There were multiple cases I had to take care of while implementing the library. Some of them are:

  • Lines are added in Remote.

  • Lines are added in Local.

  • Lines are added in both Remote and Local.

  • Lines are removed in Remote.

  • Lines are removed in Local.

  • Lines are removed in both Remote and Local.

  • Lines are modified in Remote.

  • Lines are modified in Local.

  • Lines are modified in both Remote and Local.

  • Pre-existing Lines are modified and new lines are added in Remote.

  • Pre-existing Lines are modified and new lines are added in Local.

  • Pre-existing Lines are modified and new lines are added in both Remote and Local.

  • Pre-existing Lines are modified and some lines are removed from Remote.

  • Pre-existing Lines are modified and some lines are removed from Local.

  • Pre-existing Lines are modified and lines are removed from either Remote or Local.

  • Lines are added and removed at the same time.

The basic approach used for most of the cases is to count the number of lines and then we used:

  1. A For loop to run as many times as the minimum lines were there. For example: If ancestor array has a value at some key which has 3 lines, remote has a value with 4 lines an local array has a value with 2 lines, then the first loop will run for 2 lines as the minimum number of lines is 2. This loop will compare all 3 arrays and store the changes on the same key=>value in new array which would be returned after a successful merge.

  2. Second FOR loop  which ran for as many times as the the remaining lines in the second array with largest number of lines. In our case, ancestor array has 3 lines and 2 of which were audited in first FOR Loop and the 3rd line would be compared in this second FOR Loop. So In this scenario, second For loop would run for 1 line only.  It would compare the 3rd line of ancestor from the remote array to make sure they both are same. If they are same, it means only Local node has the 3rd line updated(as it was removed in local), so it’d be removed from final revision as well otherwise, it’d return a conflict Exception.

  3. Third For loop would run to just add new lines into the new revision. In our case, the line number 4 was only in remote and hence, it’d be added in the new array.

In most of the cases, only 1 or 2 “For loops” would run. All the 3 “For Loops” would run in the case where lines have been added as well as removed in remote, local or ancestor.

Week 4: Writing Tests, Custom Exception and Updated documentation.

At the end of the 3rd week, I thought I was done with almost everything until I started testing. With every new test case, I discovered a new edge case where the code was not working as expected and this is the part where I actually learnt about the real importance of testing.

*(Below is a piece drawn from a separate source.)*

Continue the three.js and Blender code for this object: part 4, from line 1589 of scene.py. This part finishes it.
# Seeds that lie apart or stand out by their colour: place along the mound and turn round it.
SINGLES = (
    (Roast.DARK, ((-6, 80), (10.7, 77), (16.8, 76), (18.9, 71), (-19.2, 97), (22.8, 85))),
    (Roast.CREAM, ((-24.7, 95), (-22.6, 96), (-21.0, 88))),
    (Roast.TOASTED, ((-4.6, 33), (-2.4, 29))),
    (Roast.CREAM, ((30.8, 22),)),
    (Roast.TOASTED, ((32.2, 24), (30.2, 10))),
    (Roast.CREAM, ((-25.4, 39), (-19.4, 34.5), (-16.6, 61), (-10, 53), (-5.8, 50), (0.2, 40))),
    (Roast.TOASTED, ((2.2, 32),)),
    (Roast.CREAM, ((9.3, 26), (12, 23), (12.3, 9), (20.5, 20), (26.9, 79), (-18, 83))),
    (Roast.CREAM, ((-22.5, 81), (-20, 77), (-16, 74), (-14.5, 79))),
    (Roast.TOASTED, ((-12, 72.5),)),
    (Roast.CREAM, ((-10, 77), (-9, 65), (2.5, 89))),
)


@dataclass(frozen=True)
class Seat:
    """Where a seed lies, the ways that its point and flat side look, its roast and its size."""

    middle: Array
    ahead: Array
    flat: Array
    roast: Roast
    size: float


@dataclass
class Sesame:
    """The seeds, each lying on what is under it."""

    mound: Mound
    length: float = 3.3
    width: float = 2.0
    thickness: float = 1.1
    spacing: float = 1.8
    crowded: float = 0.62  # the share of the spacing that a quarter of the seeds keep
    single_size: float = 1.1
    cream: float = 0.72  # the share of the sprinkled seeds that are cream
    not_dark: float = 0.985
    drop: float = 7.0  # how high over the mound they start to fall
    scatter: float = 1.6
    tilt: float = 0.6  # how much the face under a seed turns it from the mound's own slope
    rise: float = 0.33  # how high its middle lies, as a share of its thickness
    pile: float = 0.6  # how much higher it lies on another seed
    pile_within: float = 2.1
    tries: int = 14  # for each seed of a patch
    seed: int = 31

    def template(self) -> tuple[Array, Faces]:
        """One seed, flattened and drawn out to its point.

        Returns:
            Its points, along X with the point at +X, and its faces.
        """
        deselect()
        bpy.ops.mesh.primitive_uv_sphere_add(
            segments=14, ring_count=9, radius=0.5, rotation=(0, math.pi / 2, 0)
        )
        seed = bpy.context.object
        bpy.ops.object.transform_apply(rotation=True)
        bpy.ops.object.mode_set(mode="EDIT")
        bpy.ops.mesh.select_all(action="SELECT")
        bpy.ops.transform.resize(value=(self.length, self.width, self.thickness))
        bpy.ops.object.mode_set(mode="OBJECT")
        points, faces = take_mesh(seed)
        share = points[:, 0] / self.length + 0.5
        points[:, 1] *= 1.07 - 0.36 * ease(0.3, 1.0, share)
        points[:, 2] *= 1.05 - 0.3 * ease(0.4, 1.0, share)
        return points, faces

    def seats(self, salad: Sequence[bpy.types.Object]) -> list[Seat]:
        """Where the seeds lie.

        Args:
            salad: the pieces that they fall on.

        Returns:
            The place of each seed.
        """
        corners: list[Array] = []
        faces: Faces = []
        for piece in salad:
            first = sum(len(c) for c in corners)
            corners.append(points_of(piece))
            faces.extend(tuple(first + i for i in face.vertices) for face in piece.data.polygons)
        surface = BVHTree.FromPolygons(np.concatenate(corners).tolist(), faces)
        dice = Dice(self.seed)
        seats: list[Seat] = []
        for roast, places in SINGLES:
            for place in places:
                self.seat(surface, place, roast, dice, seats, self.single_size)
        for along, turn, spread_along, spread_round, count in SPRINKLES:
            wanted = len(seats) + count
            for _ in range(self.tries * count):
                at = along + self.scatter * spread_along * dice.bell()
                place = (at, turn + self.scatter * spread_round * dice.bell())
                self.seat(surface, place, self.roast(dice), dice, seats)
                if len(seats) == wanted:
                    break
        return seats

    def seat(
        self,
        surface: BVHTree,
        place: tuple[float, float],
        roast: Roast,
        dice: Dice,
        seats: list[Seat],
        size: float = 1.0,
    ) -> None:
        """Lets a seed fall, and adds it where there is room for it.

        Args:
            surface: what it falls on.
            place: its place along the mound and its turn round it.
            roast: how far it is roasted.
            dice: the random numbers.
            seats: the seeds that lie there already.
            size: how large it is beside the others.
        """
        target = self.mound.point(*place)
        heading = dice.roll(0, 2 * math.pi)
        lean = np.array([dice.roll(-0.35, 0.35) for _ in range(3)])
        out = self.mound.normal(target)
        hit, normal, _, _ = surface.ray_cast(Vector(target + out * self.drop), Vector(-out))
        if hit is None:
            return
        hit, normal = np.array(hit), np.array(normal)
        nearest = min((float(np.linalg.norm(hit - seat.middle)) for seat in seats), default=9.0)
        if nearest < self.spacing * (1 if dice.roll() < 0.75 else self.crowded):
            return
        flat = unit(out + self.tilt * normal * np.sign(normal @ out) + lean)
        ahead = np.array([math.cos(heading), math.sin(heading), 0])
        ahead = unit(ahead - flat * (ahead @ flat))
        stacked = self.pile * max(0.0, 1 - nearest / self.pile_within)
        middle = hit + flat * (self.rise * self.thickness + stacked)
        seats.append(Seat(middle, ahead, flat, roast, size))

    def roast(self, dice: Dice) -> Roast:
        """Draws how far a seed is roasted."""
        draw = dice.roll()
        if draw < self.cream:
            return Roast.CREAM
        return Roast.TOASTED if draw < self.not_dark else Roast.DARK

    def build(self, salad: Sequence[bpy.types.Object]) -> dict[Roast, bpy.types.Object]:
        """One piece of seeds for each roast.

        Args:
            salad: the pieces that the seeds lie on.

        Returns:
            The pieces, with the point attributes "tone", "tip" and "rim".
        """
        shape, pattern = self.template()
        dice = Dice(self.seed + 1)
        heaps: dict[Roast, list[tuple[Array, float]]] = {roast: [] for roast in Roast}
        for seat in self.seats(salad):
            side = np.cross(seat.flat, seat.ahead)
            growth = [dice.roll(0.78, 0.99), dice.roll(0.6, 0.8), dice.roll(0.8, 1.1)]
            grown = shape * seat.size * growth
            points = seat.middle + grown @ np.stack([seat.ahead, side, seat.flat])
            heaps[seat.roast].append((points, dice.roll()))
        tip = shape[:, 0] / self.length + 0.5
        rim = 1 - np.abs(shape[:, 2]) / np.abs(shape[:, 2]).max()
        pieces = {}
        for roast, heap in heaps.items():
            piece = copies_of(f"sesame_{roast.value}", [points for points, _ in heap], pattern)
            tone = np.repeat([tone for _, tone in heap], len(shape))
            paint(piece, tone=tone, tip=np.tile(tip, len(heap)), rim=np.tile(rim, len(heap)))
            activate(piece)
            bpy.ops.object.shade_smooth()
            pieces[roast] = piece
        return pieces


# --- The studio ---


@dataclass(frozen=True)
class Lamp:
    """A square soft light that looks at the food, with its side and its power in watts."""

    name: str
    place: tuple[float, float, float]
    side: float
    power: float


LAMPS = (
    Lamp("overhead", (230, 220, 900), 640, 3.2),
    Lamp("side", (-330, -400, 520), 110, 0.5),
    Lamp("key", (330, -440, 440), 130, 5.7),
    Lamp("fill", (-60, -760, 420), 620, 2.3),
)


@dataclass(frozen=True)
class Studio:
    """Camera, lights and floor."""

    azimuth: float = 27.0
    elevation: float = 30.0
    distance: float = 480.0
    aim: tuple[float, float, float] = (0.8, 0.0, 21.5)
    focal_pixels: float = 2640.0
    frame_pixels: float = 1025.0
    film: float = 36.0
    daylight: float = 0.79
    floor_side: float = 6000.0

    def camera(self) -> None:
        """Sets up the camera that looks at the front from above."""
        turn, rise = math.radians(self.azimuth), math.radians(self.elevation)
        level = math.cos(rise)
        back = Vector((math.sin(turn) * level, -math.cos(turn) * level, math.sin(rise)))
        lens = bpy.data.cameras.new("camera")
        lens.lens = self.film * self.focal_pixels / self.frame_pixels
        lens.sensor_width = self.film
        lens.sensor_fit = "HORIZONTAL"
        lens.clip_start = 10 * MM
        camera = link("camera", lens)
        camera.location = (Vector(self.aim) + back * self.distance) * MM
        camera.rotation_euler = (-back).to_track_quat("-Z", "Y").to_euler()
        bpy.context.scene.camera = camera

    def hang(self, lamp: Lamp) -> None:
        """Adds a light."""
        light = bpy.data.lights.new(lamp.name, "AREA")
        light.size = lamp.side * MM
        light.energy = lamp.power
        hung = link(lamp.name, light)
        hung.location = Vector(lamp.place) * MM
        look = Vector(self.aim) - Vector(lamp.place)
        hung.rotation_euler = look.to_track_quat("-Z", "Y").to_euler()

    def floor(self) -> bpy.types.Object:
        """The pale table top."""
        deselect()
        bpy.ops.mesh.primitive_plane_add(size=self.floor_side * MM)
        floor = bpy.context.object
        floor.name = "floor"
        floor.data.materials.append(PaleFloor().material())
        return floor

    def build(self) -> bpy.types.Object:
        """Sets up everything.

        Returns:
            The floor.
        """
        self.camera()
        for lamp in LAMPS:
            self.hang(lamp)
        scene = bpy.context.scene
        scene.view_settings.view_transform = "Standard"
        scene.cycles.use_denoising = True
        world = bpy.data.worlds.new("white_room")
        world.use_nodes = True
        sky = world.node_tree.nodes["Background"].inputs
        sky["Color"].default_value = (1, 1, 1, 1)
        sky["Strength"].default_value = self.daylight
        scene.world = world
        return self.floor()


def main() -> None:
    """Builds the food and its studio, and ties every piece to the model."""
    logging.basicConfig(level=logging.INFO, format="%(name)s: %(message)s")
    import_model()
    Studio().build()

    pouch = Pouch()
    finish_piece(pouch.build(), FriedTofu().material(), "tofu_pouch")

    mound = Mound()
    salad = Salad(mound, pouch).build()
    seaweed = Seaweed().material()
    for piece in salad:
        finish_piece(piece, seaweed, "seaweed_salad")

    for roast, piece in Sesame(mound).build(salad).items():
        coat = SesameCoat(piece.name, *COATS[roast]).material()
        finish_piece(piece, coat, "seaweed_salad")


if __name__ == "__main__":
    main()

The challenge was the ensure the code readability. With every edge case, the length and complexity of the code kept increasing. After +1,179 // −32 LOC, We were finally done with our as many test cases as possible and the code with it’s proper documentation.

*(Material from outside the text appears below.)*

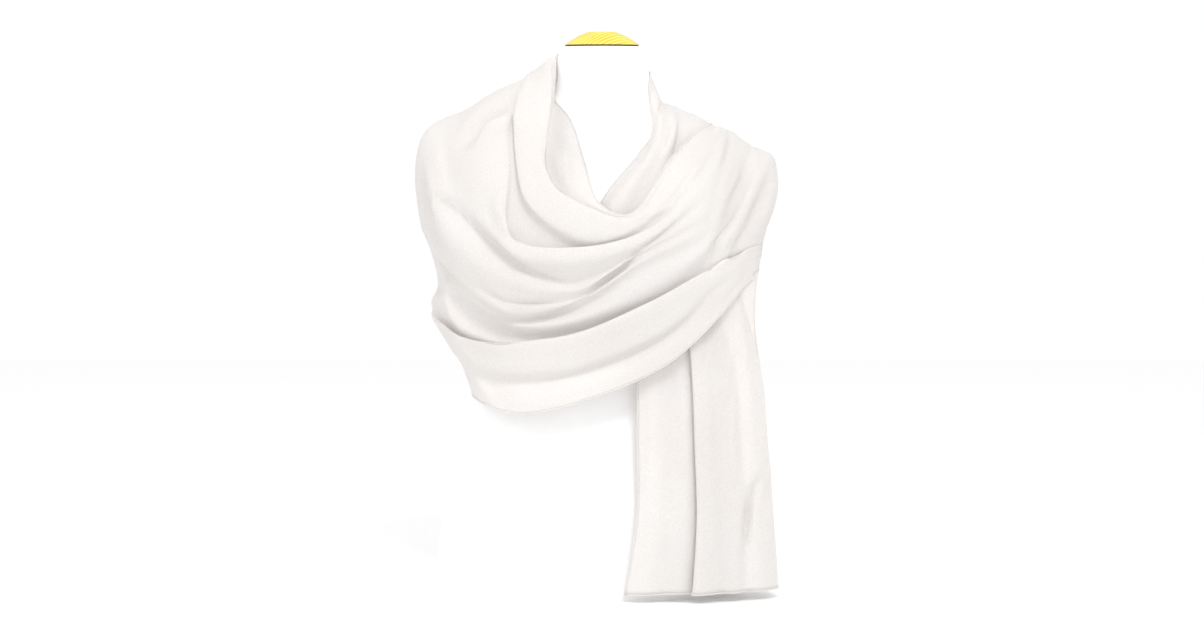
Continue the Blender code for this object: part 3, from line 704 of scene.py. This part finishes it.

We Covered the following cases in our tests:

  • Simple Merge in same number of lines in all 3 arrays.

  • Merge with same number of lines in 2 arrays (Addition or removal in 3rd).

  • Merge with different number of lines in all 3 arrays (Addition or removal in all 3 arrays).

  • Catching Merge Conflicts.

  • Key removal from a array(Remote or Local).

Other than writings tests this week, we created our own exception class (ConflictException) which extends the core Exception class. We also updated the documentation, made code readable and updated Readme file with the features and the examples.

All the code I have written has been merged into the core libraries from my Github repositories. The code is ready to be used, modifications and feedback. Please feel free to create a pull request with any issues, suggestions or patch for a bug.

A huge thanks to my mentors Dick Olsson, Tim Millwood and Andrei Jechiu for their guidance. They are always available to answer to my silly queries in an appropriate manner. They keep telling me about all those little mistakes I repeat and make sure that I don't repeat them multiple times. I must say they are equally inclined towards me learning more as well as the completion of this project. Never thought this summer would be this much fun. Learning curve is now going up exponentially.